* **Aim**
Return only what lies between the first line of the entries and the line containing "its sewn seam.", both lines included.

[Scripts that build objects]
========================

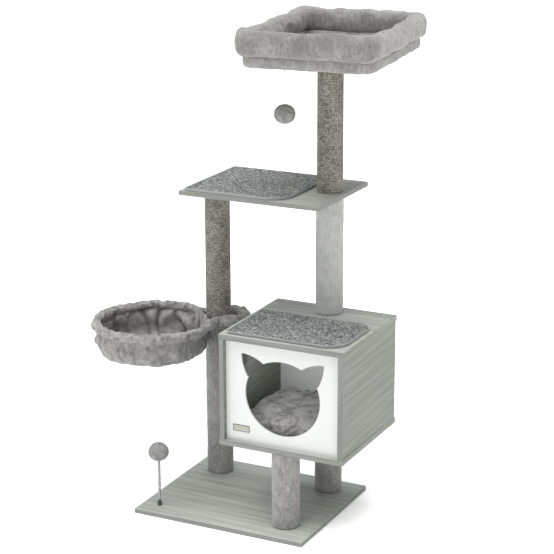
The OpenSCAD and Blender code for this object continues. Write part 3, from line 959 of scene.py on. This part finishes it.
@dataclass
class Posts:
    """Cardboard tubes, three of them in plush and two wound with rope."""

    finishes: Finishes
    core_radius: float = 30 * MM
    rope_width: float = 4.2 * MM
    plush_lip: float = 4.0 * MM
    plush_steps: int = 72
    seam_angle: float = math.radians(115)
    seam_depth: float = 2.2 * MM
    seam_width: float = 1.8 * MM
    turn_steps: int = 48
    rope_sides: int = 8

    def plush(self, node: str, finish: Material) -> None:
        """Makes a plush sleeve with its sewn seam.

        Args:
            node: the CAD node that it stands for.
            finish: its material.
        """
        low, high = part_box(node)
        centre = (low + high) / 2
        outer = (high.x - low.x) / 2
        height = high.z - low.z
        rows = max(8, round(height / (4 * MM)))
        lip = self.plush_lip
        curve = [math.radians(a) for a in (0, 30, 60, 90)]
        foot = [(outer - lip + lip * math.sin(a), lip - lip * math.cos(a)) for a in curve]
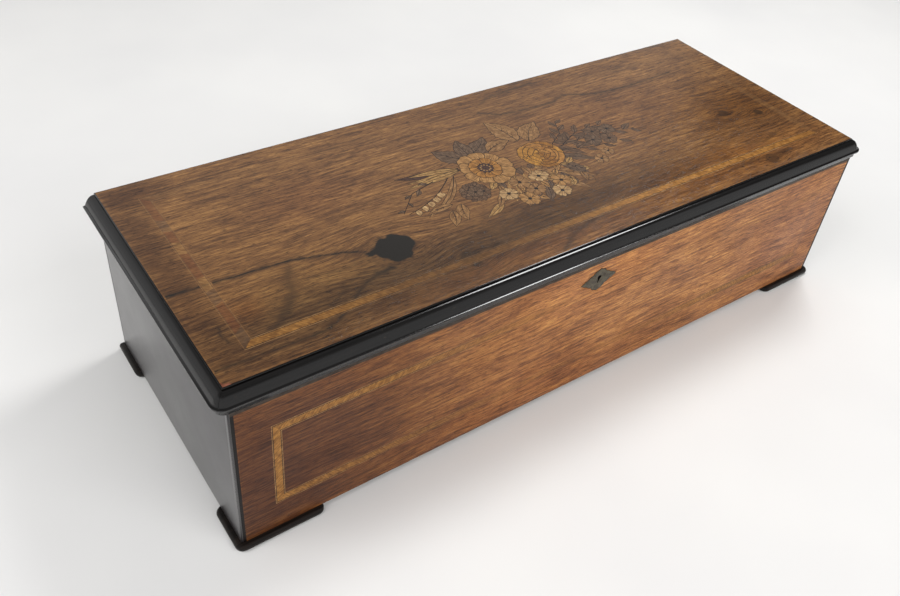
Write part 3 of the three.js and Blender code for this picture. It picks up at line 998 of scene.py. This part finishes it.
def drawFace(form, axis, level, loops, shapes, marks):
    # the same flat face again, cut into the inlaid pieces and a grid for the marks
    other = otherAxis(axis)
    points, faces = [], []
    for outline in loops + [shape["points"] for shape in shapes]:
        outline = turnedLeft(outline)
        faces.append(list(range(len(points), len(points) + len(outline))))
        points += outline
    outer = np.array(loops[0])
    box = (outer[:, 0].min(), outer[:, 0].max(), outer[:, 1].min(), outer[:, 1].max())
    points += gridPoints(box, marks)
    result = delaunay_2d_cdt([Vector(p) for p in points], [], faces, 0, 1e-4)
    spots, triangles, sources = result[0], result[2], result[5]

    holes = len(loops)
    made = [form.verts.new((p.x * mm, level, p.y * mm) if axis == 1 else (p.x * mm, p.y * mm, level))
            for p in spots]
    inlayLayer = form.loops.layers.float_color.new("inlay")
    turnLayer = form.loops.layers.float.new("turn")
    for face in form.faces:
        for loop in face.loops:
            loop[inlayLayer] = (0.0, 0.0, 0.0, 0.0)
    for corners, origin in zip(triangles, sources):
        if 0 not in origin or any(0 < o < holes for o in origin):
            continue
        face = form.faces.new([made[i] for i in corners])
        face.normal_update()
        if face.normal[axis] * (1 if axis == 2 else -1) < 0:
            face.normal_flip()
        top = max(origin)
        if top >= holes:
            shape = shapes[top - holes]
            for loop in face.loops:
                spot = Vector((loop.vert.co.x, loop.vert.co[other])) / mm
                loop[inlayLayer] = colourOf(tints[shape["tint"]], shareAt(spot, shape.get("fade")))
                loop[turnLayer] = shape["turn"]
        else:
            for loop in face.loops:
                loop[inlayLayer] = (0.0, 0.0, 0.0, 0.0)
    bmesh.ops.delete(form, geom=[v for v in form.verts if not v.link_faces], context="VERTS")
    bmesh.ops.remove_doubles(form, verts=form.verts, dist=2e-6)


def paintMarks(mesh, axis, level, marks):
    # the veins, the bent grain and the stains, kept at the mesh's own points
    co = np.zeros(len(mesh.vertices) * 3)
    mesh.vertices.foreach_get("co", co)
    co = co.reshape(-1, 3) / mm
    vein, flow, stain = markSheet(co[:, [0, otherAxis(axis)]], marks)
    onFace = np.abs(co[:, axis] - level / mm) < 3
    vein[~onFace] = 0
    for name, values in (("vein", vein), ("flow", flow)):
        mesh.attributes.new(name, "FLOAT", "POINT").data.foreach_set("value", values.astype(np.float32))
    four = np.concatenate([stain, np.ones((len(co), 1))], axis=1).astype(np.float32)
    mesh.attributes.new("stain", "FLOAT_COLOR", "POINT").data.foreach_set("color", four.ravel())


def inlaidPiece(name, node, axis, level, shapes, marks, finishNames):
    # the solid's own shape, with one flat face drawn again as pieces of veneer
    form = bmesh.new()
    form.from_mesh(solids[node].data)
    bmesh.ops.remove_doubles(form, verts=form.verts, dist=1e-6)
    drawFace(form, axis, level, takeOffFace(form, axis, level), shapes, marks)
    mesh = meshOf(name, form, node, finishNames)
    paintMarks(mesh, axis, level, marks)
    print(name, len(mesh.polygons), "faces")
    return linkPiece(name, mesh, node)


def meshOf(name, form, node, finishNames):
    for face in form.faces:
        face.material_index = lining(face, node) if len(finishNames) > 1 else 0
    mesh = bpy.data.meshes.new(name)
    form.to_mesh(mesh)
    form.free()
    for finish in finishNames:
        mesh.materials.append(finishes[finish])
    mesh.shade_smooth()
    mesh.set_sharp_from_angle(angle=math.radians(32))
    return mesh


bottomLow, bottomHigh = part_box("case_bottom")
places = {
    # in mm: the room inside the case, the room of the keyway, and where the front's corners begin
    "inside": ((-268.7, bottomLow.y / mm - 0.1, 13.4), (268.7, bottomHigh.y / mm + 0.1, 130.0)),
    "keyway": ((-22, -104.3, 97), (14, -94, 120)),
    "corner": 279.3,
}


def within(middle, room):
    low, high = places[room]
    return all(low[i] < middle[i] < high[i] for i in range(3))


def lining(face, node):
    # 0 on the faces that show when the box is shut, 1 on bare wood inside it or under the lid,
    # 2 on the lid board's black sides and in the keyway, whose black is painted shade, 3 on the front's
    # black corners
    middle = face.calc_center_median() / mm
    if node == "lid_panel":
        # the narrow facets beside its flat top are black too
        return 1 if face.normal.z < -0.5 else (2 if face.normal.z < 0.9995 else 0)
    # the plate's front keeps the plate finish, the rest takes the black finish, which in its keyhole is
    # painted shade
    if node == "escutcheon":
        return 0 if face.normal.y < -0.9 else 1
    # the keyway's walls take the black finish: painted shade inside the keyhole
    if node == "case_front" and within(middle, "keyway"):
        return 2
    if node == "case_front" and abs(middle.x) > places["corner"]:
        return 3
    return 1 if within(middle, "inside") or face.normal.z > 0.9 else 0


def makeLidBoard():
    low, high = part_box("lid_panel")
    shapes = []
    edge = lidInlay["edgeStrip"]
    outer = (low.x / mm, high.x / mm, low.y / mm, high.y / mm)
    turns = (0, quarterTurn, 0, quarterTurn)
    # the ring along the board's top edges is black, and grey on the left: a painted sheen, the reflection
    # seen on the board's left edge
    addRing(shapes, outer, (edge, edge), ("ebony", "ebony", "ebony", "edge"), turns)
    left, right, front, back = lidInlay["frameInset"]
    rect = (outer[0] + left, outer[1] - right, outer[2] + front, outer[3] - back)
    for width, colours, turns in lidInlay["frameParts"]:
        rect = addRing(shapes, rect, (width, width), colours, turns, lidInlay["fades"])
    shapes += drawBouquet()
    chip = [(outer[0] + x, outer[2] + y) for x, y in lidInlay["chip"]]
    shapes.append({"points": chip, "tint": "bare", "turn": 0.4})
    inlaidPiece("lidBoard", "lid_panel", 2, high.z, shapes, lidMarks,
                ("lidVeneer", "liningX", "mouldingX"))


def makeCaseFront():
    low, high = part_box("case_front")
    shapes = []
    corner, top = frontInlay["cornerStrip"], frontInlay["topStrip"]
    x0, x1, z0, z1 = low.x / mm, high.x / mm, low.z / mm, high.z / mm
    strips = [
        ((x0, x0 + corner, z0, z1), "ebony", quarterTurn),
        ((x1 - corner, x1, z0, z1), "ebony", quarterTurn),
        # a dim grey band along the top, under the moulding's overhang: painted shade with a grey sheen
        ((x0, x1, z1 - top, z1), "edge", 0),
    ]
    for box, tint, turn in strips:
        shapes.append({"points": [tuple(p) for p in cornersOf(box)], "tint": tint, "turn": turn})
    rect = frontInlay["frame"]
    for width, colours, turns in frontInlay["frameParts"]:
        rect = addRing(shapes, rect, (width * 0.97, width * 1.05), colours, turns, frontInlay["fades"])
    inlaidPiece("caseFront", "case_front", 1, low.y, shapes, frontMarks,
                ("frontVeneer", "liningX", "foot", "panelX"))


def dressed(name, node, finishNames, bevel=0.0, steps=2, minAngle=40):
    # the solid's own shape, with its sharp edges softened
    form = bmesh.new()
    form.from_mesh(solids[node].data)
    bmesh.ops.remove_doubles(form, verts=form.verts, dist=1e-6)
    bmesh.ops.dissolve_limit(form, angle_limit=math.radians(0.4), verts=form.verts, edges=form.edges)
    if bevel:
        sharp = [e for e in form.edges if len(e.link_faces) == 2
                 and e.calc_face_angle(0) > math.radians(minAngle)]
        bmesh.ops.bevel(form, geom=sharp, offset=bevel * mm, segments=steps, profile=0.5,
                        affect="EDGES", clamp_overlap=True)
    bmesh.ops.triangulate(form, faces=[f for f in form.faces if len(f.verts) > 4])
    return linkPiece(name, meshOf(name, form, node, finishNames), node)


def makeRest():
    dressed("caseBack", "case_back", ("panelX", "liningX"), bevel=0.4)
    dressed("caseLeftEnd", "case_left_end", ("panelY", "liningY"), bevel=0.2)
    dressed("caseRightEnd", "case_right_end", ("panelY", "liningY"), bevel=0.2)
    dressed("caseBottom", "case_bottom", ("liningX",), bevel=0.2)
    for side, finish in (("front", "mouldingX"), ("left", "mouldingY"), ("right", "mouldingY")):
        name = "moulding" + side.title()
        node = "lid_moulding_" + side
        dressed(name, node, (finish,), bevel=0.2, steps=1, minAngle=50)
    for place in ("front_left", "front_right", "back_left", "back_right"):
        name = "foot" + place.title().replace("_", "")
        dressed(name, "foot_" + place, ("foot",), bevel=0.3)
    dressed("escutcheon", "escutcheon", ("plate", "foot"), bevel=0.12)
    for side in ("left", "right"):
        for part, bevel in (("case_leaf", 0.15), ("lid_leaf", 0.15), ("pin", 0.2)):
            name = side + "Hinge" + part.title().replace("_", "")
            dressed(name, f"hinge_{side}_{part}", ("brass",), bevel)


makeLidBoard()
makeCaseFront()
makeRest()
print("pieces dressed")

========================

* **Solved problem**
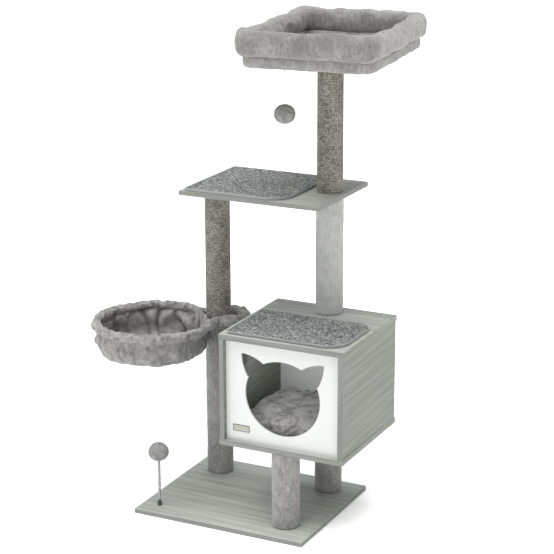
The OpenSCAD and Blender code for this object continues. Write part 3, from line 959 of scene.py on. This part finishes it.
@dataclass
class Posts:
    """Cardboard tubes, three of them in plush and two wound with rope."""

    finishes: Finishes
    core_radius: float = 30 * MM
    rope_width: float = 4.2 * MM
    plush_lip: float = 4.0 * MM
    plush_steps: int = 72
    seam_angle: float = math.radians(115)
    seam_depth: float = 2.2 * MM
    seam_width: float = 1.8 * MM
    turn_steps: int = 48
    rope_sides: int = 8

    def plush(self, node: str, finish: Material) -> None:
        """Makes a plush sleeve with its sewn seam.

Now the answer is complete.